Work to do: Report only the number of lines holding "origin".

Provided material:
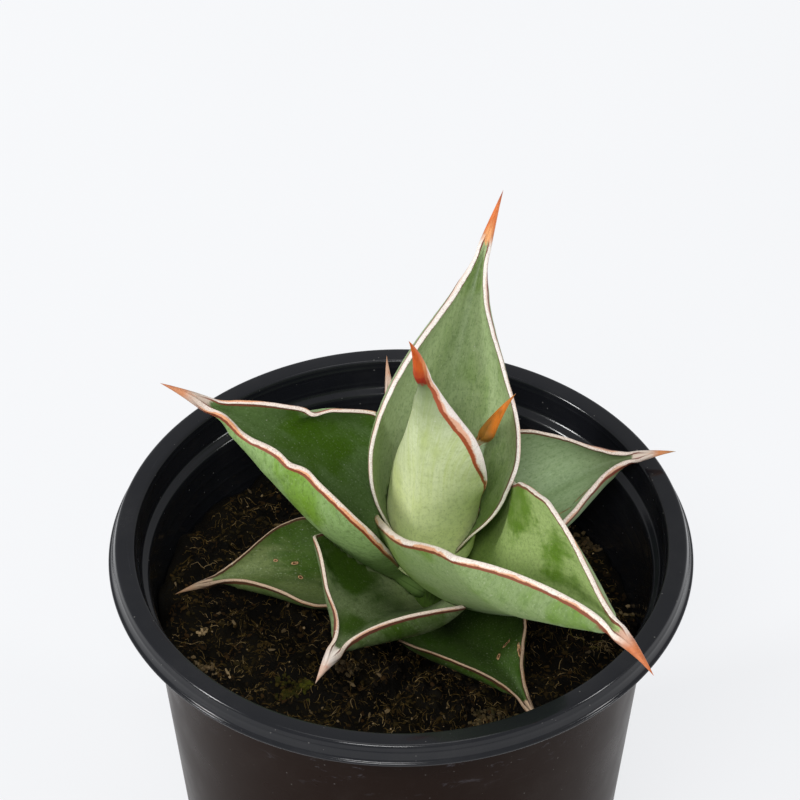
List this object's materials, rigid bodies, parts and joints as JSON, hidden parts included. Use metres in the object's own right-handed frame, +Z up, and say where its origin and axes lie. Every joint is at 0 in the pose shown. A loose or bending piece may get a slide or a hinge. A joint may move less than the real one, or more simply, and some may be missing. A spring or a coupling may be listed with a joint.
{
  "type": "potted walking sansevieria",
  "caption": "Young walking sansevieria: stiff, channelled, spine-tipped leaves with pale papery edges, spiralling from a short stem in a black plastic nursery pot of soil.",
  "frame": {"origin": "centre of the pot's flat underside, on the surface that the pot stands on", "axes": "+Z up along the pot's axis; -Y is the side that the picture shows, with +X to its right"},
  "size_m": [0.1558, 0.1664, 0.2187],
  "materials": {
    "pot": "satin",
    "soil": "matte",
    "stem": "matte",
    "young_leaf": "satin",
    "leaf": "satin",
    "old_leaf": "satin"
  },
  "bodies": {
    "root": {"nursery_pot": "pot", "potting_soil": "soil", "crown_stem": "stem", "leaf_01": "young_leaf", "leaf_02": "young_leaf", "leaf_03": "leaf", "leaf_04": "leaf", "leaf_05": "leaf", "leaf_06": "leaf", "leaf_07": "leaf", "leaf_08": "old_leaf", "leaf_09": "old_leaf", "leaf_10": "old_leaf"}
  },
  "joints": []
}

Exercise response: 2